==== Data records ====

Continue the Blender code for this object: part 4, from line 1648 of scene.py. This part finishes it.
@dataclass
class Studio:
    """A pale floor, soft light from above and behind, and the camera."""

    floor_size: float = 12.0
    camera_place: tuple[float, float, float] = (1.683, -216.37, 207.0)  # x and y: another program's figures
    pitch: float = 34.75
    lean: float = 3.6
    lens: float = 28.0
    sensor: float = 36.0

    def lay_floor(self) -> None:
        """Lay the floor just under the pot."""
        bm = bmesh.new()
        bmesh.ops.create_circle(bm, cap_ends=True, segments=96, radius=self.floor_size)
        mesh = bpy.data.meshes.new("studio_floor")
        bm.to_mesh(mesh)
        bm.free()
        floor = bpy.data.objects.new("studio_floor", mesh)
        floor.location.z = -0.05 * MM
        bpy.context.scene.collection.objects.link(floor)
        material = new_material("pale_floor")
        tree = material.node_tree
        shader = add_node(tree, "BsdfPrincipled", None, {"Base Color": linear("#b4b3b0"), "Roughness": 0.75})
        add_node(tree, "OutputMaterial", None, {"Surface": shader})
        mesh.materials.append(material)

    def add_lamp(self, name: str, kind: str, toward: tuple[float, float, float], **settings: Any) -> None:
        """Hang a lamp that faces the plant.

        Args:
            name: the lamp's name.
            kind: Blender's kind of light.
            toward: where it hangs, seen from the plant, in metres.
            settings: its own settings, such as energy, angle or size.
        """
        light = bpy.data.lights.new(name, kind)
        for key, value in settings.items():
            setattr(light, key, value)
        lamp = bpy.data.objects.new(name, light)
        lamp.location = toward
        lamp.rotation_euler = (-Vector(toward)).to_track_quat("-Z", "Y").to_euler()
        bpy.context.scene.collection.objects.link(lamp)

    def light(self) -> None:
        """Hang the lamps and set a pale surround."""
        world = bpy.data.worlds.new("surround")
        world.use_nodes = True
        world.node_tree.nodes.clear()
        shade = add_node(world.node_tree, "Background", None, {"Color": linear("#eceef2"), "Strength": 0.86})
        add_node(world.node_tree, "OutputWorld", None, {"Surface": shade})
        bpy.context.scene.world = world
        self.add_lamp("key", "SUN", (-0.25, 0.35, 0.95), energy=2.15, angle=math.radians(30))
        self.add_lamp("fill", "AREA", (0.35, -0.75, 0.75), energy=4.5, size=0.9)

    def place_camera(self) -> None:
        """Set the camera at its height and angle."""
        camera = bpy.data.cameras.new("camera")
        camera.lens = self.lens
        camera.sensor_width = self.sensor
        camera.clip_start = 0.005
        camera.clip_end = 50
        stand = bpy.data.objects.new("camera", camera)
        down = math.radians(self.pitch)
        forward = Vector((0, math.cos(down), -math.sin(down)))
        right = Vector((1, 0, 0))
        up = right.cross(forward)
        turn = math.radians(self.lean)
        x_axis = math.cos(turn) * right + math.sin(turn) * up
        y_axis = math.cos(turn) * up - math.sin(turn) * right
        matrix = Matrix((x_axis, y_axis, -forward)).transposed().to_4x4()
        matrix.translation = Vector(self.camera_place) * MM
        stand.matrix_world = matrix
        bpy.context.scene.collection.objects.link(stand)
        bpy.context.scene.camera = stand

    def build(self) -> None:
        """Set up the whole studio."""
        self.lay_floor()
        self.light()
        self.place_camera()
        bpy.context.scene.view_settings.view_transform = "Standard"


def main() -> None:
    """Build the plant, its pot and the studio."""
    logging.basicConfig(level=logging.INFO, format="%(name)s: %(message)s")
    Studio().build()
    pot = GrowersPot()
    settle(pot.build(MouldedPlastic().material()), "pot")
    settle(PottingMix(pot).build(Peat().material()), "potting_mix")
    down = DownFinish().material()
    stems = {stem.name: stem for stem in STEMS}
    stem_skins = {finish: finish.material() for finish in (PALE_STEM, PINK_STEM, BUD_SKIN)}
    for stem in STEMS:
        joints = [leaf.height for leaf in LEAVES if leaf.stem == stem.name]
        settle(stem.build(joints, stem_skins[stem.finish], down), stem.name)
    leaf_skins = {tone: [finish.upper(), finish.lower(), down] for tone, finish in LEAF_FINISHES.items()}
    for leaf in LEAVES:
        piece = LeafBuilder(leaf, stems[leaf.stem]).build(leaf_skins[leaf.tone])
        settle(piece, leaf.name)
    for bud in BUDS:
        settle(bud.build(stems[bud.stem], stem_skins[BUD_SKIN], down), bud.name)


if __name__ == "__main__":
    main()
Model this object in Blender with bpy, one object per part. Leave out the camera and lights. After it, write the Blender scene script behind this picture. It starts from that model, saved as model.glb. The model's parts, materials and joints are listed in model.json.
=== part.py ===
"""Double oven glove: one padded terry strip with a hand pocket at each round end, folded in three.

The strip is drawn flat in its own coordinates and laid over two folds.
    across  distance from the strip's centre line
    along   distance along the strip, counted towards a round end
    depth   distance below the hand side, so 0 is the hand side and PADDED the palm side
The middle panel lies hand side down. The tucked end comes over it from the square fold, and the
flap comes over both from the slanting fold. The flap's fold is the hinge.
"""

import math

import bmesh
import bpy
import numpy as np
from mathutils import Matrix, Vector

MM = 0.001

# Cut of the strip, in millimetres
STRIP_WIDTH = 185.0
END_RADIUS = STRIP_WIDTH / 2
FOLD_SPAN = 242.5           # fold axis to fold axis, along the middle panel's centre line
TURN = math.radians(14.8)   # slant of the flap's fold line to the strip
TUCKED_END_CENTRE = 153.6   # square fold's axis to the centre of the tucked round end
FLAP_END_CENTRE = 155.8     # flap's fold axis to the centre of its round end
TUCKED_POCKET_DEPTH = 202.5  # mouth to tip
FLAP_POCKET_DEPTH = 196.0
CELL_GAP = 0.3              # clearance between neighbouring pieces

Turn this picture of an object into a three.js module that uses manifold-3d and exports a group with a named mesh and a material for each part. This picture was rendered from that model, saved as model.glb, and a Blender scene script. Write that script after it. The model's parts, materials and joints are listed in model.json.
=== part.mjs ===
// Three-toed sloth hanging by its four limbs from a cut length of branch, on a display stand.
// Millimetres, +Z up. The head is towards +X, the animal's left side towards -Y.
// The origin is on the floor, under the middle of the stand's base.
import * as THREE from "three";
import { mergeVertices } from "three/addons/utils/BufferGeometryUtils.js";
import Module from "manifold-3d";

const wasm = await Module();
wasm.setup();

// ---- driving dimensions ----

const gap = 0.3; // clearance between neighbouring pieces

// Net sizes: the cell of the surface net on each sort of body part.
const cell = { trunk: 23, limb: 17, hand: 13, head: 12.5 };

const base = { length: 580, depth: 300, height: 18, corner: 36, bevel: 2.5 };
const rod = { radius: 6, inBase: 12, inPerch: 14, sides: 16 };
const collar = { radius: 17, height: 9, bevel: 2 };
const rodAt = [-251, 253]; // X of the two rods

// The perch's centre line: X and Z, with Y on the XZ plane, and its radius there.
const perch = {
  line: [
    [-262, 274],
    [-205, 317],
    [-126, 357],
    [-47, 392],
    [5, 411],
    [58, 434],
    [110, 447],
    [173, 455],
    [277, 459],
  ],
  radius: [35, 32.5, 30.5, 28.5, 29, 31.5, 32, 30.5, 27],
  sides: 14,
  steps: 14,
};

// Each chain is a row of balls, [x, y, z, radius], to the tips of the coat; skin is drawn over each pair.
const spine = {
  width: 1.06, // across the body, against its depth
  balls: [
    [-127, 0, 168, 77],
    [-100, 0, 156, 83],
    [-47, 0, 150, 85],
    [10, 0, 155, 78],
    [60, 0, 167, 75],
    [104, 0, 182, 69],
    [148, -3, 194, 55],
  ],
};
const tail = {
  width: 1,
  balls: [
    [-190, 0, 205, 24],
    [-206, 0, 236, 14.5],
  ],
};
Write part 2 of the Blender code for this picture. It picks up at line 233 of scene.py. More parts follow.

====

Retype only this portion of the data above: the line containing "Model this object", the line containing "folded in three.", and all lines between them, exactly.

▸ Finished exercise:
Model this object in Blender with bpy, one object per part. Leave out the camera and lights. After it, write the Blender scene script behind this picture. It starts from that model, saved as model.glb. The model's parts, materials and joints are listed in model.json.
=== part.py ===
"""Double oven glove: one padded terry strip with a hand pocket at each round end, folded in three.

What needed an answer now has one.